The data ->
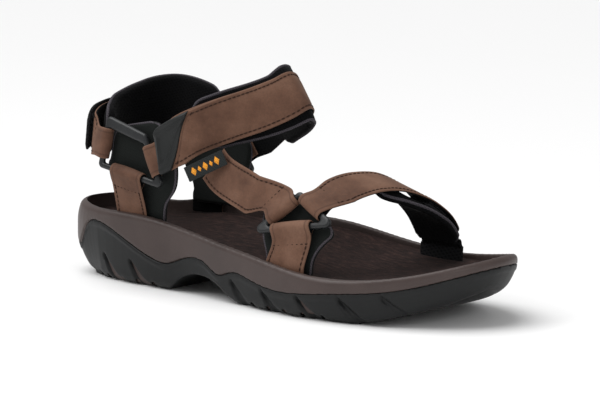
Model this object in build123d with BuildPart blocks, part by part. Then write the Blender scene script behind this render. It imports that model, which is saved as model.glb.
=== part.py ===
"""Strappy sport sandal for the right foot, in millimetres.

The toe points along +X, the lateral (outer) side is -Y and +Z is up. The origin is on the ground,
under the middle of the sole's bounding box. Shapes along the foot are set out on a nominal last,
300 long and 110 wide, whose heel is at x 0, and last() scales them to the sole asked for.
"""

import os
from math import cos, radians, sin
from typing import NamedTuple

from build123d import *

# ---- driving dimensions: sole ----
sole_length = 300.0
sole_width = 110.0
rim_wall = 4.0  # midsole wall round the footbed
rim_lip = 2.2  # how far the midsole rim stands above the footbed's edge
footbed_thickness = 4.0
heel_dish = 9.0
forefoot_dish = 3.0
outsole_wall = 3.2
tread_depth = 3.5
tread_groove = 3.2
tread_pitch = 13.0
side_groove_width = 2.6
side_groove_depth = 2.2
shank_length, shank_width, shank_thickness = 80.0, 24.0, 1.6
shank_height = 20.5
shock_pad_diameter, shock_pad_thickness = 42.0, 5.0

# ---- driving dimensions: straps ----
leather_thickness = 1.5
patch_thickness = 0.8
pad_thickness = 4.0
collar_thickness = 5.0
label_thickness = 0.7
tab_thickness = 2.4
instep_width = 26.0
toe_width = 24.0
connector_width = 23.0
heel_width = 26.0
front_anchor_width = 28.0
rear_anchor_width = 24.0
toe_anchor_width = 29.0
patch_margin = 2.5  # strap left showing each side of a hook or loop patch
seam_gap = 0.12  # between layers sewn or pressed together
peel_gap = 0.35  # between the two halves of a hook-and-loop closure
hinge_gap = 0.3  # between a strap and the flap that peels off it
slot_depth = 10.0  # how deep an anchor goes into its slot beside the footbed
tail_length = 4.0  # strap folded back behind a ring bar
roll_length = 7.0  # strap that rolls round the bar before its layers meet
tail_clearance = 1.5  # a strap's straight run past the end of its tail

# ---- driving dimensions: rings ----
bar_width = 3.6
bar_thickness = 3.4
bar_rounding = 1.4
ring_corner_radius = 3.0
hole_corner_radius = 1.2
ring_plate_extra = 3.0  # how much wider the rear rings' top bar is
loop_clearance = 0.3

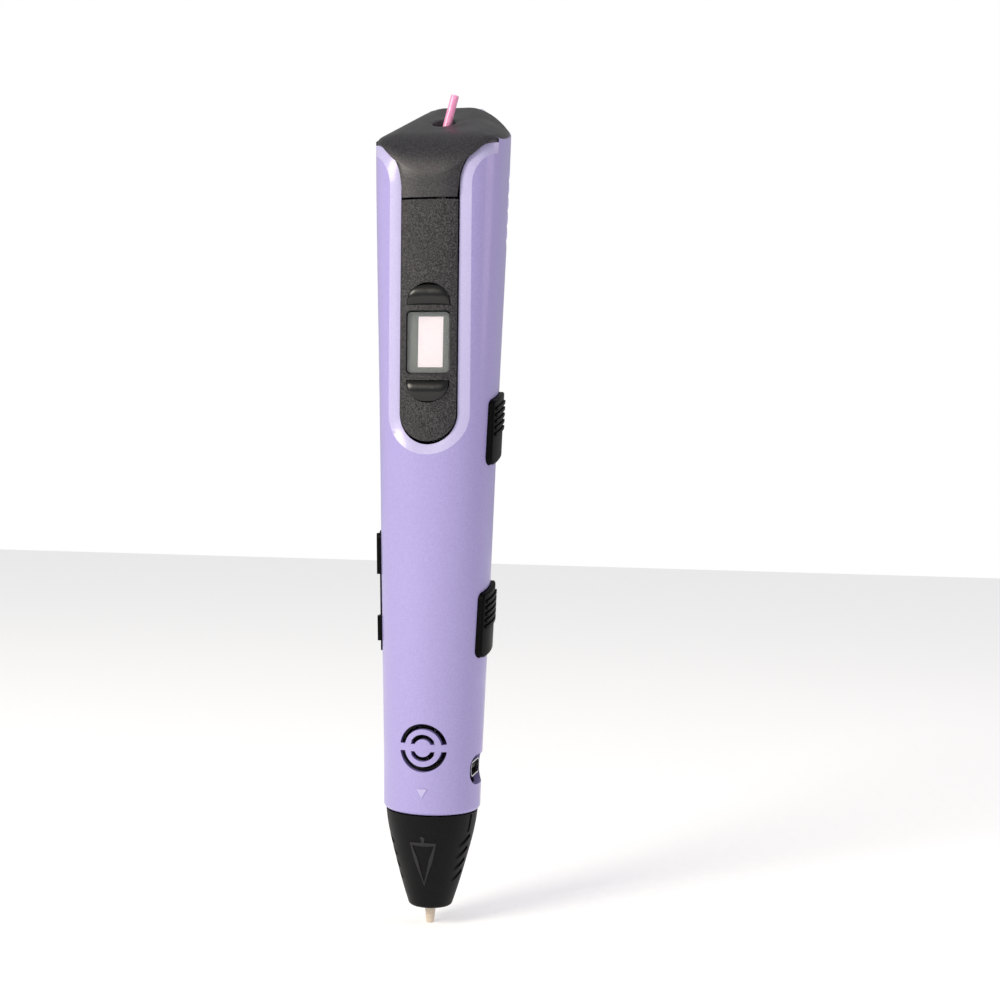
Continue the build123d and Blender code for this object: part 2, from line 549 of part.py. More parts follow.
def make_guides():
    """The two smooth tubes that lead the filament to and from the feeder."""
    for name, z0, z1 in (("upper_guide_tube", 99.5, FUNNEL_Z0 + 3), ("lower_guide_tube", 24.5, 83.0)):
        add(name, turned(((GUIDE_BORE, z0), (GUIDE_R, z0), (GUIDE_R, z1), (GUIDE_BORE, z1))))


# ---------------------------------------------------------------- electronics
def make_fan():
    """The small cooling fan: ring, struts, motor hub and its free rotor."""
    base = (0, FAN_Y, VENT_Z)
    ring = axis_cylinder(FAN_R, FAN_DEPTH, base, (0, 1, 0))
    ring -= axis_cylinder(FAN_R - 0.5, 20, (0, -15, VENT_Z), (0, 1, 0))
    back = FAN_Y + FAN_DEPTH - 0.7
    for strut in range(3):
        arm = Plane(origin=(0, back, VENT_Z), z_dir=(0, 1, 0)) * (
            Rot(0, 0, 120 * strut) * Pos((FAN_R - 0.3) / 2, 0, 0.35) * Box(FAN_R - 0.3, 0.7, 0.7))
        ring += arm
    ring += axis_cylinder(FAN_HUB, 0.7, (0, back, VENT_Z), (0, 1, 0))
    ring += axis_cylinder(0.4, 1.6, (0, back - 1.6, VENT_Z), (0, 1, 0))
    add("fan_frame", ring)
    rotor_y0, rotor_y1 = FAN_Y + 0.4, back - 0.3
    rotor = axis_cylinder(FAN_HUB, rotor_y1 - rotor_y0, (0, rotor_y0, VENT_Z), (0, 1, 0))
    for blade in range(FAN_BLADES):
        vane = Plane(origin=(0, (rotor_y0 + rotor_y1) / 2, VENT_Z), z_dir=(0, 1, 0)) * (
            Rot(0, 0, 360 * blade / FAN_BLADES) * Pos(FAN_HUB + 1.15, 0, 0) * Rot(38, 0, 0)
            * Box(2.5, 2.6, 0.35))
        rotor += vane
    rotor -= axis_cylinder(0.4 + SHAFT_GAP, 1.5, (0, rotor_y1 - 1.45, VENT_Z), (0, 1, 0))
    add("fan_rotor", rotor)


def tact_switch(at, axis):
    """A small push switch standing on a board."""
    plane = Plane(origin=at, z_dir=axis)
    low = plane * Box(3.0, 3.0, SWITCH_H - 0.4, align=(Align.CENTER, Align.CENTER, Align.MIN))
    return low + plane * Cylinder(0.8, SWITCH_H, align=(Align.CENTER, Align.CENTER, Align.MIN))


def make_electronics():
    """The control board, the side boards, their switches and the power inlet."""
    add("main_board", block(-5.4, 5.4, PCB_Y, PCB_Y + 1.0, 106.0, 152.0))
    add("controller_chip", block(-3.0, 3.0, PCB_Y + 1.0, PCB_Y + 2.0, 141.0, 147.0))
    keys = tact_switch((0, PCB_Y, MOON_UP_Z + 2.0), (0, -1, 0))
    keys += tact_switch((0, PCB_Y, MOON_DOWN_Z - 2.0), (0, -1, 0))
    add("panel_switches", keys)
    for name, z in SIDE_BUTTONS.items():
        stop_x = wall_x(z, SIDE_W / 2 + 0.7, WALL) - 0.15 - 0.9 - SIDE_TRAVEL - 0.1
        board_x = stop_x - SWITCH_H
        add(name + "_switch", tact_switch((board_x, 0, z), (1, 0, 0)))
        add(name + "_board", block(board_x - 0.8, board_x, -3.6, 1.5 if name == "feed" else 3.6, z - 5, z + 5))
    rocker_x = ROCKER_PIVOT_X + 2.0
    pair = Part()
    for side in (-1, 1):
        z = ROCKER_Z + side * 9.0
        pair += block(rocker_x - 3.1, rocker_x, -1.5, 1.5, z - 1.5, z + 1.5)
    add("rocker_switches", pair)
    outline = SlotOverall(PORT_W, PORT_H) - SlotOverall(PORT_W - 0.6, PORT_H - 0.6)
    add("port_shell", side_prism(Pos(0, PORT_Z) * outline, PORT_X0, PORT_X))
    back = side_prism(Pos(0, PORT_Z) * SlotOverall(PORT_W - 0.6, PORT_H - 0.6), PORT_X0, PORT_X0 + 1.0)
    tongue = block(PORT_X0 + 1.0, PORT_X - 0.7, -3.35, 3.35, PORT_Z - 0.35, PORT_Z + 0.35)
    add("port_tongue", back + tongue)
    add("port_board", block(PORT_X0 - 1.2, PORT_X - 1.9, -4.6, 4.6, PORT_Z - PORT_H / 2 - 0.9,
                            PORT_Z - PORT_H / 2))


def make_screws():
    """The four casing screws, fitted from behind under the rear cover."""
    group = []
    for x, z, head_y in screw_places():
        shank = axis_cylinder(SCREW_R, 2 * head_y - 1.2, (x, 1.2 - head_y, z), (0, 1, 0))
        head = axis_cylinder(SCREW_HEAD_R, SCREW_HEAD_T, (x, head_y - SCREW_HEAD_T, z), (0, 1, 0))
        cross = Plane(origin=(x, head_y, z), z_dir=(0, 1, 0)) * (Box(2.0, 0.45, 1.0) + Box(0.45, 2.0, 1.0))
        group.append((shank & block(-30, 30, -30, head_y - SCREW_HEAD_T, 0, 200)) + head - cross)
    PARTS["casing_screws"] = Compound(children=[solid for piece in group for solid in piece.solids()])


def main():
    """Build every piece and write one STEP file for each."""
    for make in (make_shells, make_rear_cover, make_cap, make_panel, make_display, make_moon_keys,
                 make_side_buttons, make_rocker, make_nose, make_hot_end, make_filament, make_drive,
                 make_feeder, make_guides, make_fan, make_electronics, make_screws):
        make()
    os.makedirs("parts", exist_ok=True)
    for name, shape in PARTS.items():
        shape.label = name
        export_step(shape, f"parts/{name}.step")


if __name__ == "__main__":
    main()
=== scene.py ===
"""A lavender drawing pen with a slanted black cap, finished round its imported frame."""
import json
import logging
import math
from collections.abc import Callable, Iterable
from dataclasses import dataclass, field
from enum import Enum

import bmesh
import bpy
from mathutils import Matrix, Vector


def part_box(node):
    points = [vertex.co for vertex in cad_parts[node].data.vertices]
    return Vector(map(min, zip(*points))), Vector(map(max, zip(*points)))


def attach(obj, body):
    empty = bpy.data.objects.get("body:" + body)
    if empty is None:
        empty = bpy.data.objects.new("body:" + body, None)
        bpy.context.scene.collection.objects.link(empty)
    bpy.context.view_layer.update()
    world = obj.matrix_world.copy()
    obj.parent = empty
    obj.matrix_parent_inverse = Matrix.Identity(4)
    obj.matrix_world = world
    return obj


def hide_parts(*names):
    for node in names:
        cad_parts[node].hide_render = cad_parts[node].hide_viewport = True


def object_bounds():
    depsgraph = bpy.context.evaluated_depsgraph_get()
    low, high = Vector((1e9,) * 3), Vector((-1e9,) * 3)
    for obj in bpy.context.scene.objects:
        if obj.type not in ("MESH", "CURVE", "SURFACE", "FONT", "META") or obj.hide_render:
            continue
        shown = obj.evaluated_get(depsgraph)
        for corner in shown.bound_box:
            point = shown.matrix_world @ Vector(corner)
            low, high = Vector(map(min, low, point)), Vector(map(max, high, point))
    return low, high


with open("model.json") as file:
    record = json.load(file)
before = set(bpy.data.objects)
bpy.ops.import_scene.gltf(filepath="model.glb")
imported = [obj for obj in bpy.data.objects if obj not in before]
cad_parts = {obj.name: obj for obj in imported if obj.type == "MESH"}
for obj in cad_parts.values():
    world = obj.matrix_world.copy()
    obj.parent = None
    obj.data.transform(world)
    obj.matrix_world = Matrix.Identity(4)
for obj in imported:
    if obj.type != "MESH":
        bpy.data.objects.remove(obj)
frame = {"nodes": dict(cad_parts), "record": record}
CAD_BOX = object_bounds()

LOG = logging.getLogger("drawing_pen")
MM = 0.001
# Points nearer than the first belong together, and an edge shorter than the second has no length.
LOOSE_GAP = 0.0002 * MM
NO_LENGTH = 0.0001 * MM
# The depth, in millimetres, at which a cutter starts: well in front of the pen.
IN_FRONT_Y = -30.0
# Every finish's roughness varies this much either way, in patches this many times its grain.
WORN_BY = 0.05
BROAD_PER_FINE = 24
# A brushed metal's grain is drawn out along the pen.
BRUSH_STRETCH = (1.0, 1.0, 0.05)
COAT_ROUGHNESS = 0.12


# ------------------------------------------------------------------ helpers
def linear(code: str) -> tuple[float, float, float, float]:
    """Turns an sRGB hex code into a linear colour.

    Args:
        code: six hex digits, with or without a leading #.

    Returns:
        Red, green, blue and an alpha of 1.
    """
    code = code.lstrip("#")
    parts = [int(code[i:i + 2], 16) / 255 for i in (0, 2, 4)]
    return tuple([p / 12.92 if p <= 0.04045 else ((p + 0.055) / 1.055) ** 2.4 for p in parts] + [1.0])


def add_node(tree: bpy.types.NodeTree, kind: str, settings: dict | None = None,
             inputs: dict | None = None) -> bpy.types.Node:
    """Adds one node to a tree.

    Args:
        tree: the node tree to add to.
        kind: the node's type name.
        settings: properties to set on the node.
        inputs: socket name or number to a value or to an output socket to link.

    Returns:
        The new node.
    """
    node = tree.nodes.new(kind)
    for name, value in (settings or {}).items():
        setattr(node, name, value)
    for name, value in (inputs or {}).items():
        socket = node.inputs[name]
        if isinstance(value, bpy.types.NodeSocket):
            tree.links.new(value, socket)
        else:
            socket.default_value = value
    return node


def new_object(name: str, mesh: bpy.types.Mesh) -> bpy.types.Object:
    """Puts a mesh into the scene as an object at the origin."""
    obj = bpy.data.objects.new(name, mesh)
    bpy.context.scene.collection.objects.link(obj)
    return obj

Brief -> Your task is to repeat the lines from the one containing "for make in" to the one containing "zip(*points))), Vector(map(max, zip(*points)))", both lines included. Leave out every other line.

Correct output ->
    for make in (make_shells, make_rear_cover, make_cap, make_panel, make_display, make_moon_keys,
                 make_side_buttons, make_rocker, make_nose, make_hot_end, make_filament, make_drive,
                 make_feeder, make_guides, make_fan, make_electronics, make_screws):
        make()
    os.makedirs("parts", exist_ok=True)
    for name, shape in PARTS.items():
        shape.label = name
        export_step(shape, f"parts/{name}.step")


if __name__ == "__main__":
    main()
=== scene.py ===
"""A lavender drawing pen with a slanted black cap, finished round its imported frame."""
import json
import logging
import math
from collections.abc import Callable, Iterable
from dataclasses import dataclass, field
from enum import Enum

import bmesh
import bpy
from mathutils import Matrix, Vector


def part_box(node):
    points = [vertex.co for vertex in cad_parts[node].data.vertices]
    return Vector(map(min, zip(*points))), Vector(map(max, zip(*points)))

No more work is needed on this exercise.